Molecular dynamics simulation and experimental study of tin growth in SAC lead-free microsolder joints under thermo-mechanical-electrical coupling

Abstract

Sn-Ag-Cu system lead-free solders are considered to be promising solder series. The growth of Sn whiskers on the solder surface is an important factor that threatens the reliability of electronic products. In this study, the IMC evolution and whiskers growth of Sn-0.3Ag-0.7Cu (SAC0307) microsolder joints under thermal-mechanical-electrical coupling were investigated by the combination of molecular dynamics simulation and experimental methods.
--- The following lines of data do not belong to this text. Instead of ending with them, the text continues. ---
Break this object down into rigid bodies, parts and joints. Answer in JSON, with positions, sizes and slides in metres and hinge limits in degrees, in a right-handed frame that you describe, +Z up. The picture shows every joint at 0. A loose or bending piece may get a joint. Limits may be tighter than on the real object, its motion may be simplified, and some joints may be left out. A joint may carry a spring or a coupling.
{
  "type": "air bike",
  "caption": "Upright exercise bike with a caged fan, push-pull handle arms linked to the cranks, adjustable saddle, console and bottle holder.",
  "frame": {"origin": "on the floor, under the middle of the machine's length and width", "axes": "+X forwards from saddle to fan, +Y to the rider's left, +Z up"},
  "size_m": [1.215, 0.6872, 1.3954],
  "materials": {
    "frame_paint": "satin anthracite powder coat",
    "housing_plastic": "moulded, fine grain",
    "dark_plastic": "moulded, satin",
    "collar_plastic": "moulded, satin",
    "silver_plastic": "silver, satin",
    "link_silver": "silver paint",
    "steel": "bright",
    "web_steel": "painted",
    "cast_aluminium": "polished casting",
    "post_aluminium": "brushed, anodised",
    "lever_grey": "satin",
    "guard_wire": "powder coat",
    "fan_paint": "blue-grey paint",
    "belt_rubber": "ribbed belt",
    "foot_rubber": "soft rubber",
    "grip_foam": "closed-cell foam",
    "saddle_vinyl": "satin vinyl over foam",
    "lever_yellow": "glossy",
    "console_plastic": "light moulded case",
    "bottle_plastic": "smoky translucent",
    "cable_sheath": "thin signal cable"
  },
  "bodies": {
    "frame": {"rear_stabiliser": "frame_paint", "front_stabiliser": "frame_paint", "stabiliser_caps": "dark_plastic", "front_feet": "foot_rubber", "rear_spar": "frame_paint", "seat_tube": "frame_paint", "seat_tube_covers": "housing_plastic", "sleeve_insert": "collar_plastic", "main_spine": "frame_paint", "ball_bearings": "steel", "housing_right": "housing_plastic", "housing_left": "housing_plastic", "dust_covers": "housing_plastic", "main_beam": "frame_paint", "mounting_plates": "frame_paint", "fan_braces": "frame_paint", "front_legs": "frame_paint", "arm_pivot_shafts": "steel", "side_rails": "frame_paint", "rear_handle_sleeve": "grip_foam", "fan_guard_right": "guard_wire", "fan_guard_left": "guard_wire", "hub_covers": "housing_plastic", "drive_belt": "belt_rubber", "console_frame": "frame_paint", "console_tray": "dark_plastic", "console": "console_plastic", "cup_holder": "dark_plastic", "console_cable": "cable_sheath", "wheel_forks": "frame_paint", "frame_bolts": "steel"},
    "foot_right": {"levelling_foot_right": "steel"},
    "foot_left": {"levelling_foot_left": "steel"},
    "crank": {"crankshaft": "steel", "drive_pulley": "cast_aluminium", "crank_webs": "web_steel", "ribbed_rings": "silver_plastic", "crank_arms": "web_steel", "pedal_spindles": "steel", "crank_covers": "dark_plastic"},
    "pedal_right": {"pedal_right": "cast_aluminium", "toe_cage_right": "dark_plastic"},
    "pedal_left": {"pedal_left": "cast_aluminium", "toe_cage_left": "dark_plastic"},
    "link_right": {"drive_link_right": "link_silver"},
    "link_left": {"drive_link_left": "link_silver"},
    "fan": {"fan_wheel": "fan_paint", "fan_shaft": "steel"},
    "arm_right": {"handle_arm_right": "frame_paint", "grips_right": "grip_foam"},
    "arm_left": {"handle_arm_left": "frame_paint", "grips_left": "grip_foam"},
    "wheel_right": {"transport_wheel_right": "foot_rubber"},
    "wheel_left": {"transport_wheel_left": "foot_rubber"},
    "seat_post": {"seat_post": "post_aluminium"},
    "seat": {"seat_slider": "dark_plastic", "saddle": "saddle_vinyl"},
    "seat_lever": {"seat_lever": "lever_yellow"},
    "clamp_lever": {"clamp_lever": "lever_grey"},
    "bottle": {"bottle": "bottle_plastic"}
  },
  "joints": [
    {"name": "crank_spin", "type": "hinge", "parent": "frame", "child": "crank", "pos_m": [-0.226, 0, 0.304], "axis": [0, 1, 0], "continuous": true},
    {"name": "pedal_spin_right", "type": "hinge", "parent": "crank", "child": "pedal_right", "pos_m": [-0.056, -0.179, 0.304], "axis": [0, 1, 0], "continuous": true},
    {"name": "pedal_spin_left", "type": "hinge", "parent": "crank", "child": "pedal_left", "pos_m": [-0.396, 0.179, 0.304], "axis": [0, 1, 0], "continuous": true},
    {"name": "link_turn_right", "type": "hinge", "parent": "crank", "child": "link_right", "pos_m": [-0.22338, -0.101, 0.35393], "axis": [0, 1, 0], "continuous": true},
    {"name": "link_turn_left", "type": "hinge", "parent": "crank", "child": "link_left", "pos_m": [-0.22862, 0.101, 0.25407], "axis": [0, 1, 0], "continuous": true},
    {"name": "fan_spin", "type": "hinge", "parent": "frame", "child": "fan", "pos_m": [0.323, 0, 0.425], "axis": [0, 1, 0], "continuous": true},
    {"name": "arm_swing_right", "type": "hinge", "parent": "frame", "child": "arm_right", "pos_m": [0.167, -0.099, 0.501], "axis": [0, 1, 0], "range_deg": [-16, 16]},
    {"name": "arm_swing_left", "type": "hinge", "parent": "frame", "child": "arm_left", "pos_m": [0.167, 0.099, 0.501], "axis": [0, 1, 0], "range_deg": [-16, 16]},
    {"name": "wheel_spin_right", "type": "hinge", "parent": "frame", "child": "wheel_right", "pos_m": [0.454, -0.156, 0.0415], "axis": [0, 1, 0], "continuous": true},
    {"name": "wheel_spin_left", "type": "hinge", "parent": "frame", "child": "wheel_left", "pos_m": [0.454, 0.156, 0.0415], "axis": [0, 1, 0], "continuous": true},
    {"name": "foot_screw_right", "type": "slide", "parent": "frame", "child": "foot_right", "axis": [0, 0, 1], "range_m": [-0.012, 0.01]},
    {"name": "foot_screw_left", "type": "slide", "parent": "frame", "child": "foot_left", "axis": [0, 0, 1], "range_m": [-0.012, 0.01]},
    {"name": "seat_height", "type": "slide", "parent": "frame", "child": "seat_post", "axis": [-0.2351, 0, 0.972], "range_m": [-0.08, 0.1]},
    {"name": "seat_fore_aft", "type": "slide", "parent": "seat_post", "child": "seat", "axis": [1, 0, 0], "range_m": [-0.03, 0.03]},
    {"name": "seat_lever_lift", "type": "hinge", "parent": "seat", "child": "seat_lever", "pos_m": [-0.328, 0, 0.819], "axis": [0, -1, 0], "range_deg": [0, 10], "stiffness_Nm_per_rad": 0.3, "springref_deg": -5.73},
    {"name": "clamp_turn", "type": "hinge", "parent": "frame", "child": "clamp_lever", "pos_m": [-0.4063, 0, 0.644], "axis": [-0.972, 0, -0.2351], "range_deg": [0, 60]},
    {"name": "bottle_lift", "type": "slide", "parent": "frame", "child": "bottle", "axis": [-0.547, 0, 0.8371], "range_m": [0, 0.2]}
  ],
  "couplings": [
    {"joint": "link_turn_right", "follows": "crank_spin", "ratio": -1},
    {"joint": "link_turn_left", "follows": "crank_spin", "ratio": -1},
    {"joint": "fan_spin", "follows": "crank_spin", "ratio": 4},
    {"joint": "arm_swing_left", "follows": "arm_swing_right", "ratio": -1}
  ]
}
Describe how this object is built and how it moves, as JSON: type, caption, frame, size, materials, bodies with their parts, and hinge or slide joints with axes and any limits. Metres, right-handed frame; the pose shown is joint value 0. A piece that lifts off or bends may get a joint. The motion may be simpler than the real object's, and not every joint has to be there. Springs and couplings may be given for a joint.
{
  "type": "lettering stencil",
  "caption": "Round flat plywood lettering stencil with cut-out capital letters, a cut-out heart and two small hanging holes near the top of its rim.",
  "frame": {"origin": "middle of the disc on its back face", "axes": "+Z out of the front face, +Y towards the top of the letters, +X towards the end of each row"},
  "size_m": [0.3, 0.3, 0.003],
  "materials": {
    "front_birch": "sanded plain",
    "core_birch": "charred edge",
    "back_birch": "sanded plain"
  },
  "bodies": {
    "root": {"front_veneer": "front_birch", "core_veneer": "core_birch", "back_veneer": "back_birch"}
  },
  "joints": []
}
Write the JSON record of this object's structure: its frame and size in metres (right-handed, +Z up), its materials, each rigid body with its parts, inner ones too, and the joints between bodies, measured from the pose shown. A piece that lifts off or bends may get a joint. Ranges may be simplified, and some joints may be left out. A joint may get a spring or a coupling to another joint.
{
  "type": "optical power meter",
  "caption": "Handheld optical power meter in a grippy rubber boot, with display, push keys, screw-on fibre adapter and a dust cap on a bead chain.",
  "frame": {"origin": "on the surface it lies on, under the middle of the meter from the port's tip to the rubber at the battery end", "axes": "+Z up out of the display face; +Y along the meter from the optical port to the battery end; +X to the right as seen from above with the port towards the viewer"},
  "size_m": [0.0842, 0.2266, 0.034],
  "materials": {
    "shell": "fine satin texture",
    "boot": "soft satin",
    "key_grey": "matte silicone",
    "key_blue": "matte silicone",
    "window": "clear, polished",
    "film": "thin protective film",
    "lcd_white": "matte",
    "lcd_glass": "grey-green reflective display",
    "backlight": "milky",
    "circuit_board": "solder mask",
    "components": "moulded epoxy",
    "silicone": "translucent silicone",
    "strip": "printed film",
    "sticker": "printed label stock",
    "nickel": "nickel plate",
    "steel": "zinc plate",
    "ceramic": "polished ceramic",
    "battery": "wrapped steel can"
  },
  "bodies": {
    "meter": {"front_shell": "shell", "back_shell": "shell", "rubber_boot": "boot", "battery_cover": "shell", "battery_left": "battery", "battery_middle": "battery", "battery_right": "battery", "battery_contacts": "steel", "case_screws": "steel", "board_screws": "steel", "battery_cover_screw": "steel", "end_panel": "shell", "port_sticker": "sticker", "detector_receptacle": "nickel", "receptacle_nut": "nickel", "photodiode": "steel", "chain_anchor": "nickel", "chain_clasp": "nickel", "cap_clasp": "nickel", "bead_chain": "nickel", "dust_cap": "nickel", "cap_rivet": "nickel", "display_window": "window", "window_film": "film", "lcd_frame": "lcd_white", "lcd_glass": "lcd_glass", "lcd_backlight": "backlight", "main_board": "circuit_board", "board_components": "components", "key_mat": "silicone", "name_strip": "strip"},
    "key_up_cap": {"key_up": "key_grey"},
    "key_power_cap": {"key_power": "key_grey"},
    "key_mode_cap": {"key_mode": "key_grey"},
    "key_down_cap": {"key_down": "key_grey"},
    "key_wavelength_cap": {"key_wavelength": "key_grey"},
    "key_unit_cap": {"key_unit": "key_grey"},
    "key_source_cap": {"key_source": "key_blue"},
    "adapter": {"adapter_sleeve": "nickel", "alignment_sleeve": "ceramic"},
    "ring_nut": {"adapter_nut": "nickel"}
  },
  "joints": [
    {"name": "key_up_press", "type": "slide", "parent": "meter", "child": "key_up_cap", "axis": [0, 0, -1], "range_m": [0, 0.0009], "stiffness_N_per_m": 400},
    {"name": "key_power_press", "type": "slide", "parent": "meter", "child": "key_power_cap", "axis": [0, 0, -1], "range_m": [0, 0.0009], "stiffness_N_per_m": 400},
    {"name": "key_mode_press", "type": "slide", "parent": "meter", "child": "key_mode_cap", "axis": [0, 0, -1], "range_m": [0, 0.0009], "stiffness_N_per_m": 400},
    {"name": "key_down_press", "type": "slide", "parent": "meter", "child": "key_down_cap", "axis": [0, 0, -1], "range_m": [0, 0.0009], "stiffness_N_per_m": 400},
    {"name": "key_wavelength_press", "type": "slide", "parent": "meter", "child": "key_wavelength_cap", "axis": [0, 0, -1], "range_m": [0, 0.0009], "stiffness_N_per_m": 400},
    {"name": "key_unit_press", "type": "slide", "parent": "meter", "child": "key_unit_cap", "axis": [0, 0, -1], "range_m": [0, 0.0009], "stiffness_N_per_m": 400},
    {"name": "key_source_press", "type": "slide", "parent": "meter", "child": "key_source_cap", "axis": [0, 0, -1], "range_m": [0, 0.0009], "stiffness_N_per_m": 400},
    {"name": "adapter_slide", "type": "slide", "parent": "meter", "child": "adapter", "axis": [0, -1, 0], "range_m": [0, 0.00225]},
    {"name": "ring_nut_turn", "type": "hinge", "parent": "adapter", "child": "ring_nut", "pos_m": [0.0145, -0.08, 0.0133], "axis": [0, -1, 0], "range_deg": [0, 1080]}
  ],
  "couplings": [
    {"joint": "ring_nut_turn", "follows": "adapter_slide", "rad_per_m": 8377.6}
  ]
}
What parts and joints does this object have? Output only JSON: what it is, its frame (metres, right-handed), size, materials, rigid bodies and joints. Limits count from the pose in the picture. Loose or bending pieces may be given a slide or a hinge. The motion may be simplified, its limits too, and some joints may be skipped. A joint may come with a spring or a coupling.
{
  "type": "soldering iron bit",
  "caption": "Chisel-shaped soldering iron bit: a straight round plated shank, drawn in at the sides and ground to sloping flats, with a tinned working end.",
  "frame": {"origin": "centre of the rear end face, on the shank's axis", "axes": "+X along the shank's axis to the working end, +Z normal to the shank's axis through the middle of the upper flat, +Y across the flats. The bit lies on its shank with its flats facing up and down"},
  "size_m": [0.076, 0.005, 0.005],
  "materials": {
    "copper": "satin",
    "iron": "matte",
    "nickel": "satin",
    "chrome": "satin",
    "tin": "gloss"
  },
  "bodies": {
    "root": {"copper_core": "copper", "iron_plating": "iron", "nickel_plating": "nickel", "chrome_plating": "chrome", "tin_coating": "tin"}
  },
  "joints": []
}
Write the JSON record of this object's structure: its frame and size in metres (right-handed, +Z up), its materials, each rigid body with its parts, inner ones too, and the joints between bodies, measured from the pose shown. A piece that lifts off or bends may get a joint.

The simulation and experimental results revealed that the electric field intensity had the greatest influence on the atomic diffusion. When the electric field intensity was 0.004 V/Å, the diffusion speed of copper atom to solder reached the maximum, and the intermetallic compounds Cu6Sn5 and Cu3Sn were formed at the interface, which provided the long-term driving force for the growth of tin whiskers at the weak oxide film on the surface. Tin whiskers were inclined to grow at the anode, while holes and cracks were tend to produce at the cathode. When the external pressure stress was 0.03 nN, most of tin atoms were precipitated. When the temperature was 393 K, the whiskers slowly grew to 3.3 µm in length at the growth rate of 0.0182 Å/s. The results can provide the basis for the growth mechanism of tin whisker in real service situations.